Anduril Industries has been awarded a $19 million contract by the U.S. Navy to design, build, and test second-stage rocket motors for the Standard Missile-6 (SM-6).
The SM-6 is crucial for countering air, surface, and hypersonic missile threats and can be deployed on 60 surface ships. The Navy plans to acquire hundreds of SM-6 variants in the coming years.
Under this program, Anduril will develop a 21-inch diameter second-stage rocket motor for an SM-6 variant aimed at fleet area air defense against advanced, fast-moving threats.
This contract marks Anduril's first public contract with the Department of Defense (DoD) as a rocket motor supplier, facilitated by Program Executive Office Integrated Weapons System (IWS) 3.0, which oversees the design, production, fielding, and maintenance of naval surface weapons systems.
Currently, Anduril supplies sub-20-inch diameter rocket motors to several other DoD programs and customers.

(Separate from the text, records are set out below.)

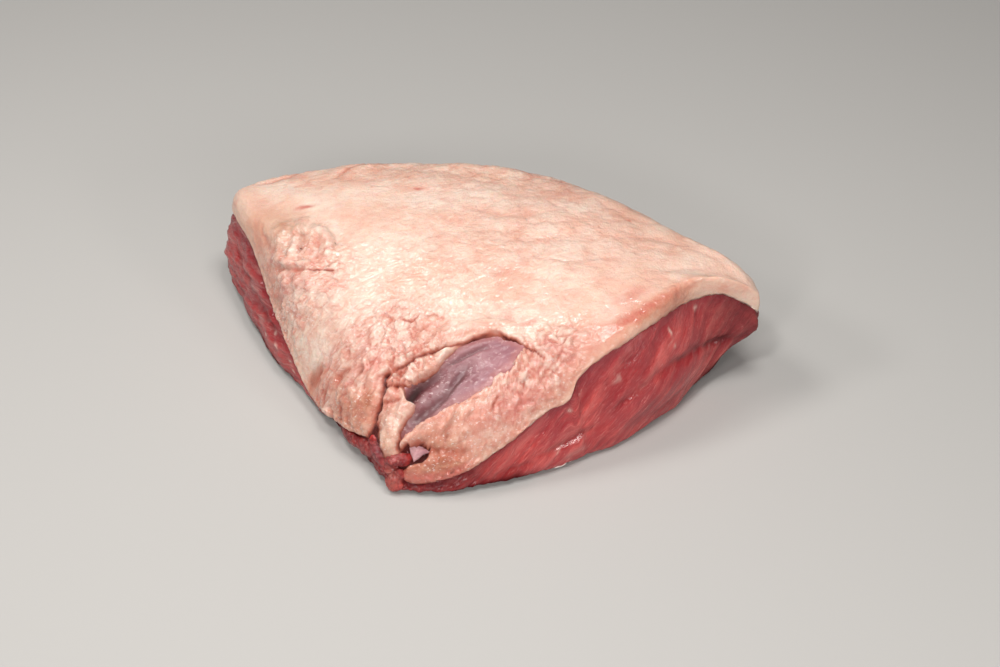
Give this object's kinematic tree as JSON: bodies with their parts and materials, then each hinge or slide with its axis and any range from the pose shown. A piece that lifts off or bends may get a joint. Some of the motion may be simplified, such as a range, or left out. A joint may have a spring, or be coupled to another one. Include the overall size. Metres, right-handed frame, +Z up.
{
  "type": "raw picanha",
  "caption": "Whole raw rump cap of beef: a flat-bottomed muscle under a thick, rounded fat cap, with a window near the tip where the muscle's membrane shows.",
  "frame": {"origin": "centre of the bounding box in plan, at the level of the flat sole it lies on", "axes": "+Z up; +X along the length, towards the blunt end with the thickest muscle; -Y towards the long cut side and the tip"},
  "size_m": [0.255, 0.1808, 0.069],
  "materials": {
    "beef_fat": "cream to pale pink raw fat, moist, with fine glistening grain, pink flushes and small folds",
    "beef_lean": "deep pink-red raw muscle, moist, with fine fibres along its length and a purple-grey membrane where the fat is open"
  },
  "bodies": {
    "root": {"fat_cap": "beef_fat", "lean_muscle": "beef_lean"}
  },
  "joints": []
}
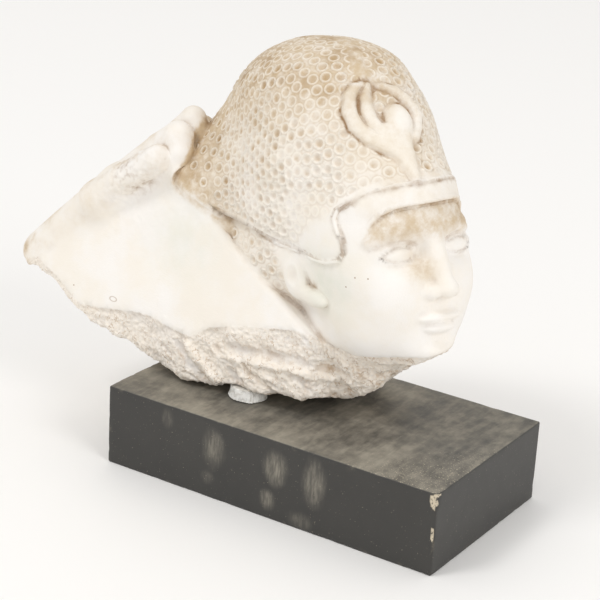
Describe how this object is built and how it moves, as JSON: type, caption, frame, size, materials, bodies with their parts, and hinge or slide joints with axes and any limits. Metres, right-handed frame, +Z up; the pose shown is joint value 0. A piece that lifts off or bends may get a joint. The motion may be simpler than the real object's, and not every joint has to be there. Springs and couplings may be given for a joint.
{
  "type": "plaster cast of a crowned head fragment on a plinth",
  "caption": "Off-white plaster cast of a crowned Egyptian head with a hand behind the crown, broken off below and set on a black wooden plinth.",
  "frame": {"origin": "centre of the plinth's underside", "axes": "+Z up, +X along the plinth's long side towards the face, +Y away from the side that shows the ear and the smooth web"},
  "size_m": [0.2682, 0.1187, 0.2107],
  "materials": {
    "plaster": "matt off-white plaster with a beige patina and a chalky broken underside",
    "black_paint": "wood under satin black paint, dusty and rubbed",
    "filler": "matt white filler"
  },
  "bodies": {
    "root": {"plaster_cast": "plaster", "plinth": "black_paint", "filler_plug": "filler"}
  },
  "joints": []
}
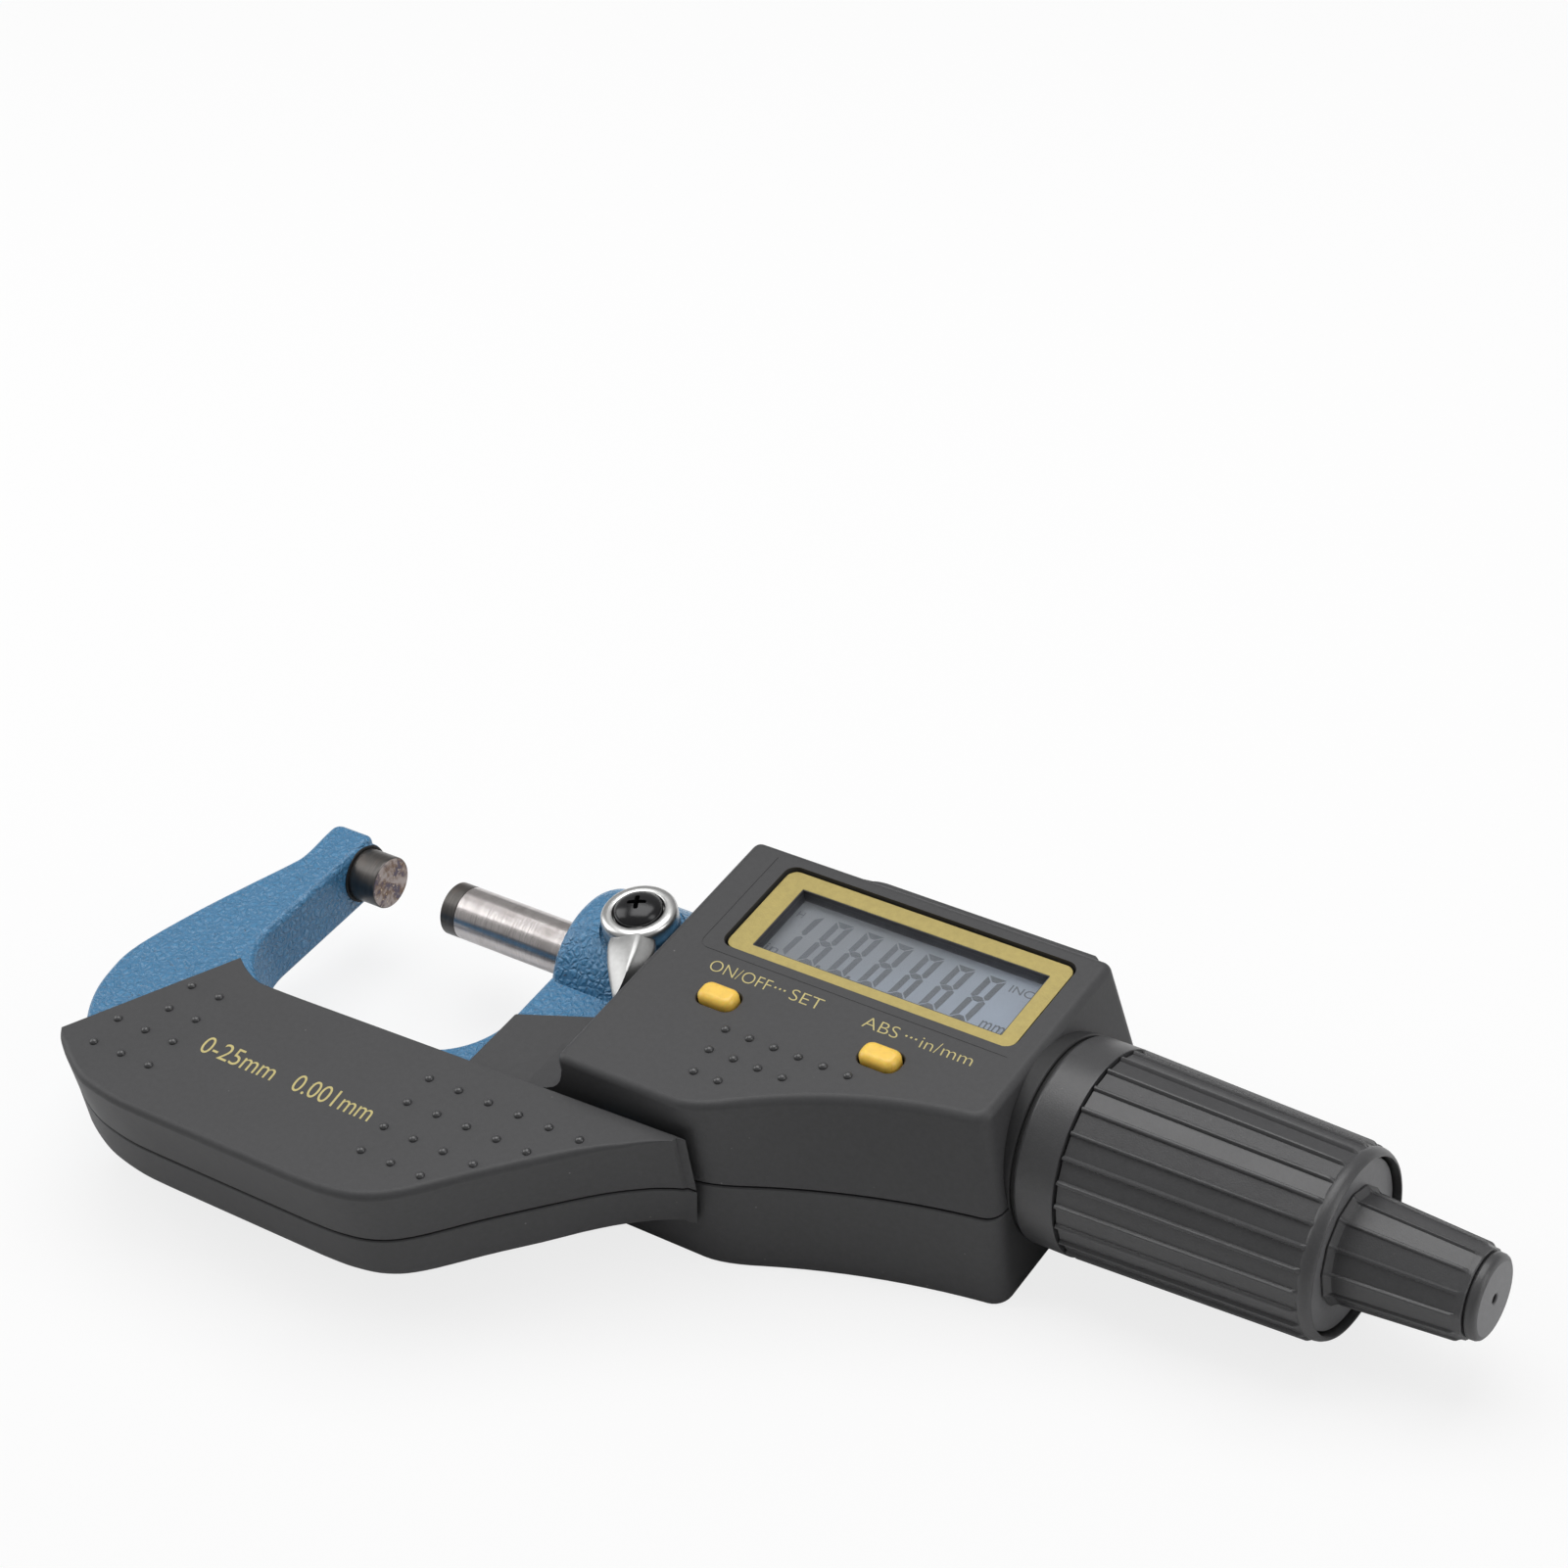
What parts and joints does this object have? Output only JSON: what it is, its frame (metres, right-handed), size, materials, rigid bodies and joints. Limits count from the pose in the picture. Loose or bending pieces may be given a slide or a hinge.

Development and testing of these next-generation solid rocket motors will take place at Anduril’s facilities in Huntsville, Alabama, and the Mississippi Solid Rocket Complex in McHenry, Mississippi. Earlier this week, the company said it is expanding its Mississippi facility with the aim of increasing the annual production capacity of solid rocket motors (SRMs) from 600 to over 6,000.
Anduril’s McHenry site is a 450-acre facility capable of high-rate energetics production for solid rocket motors up to 42 inches in diameter.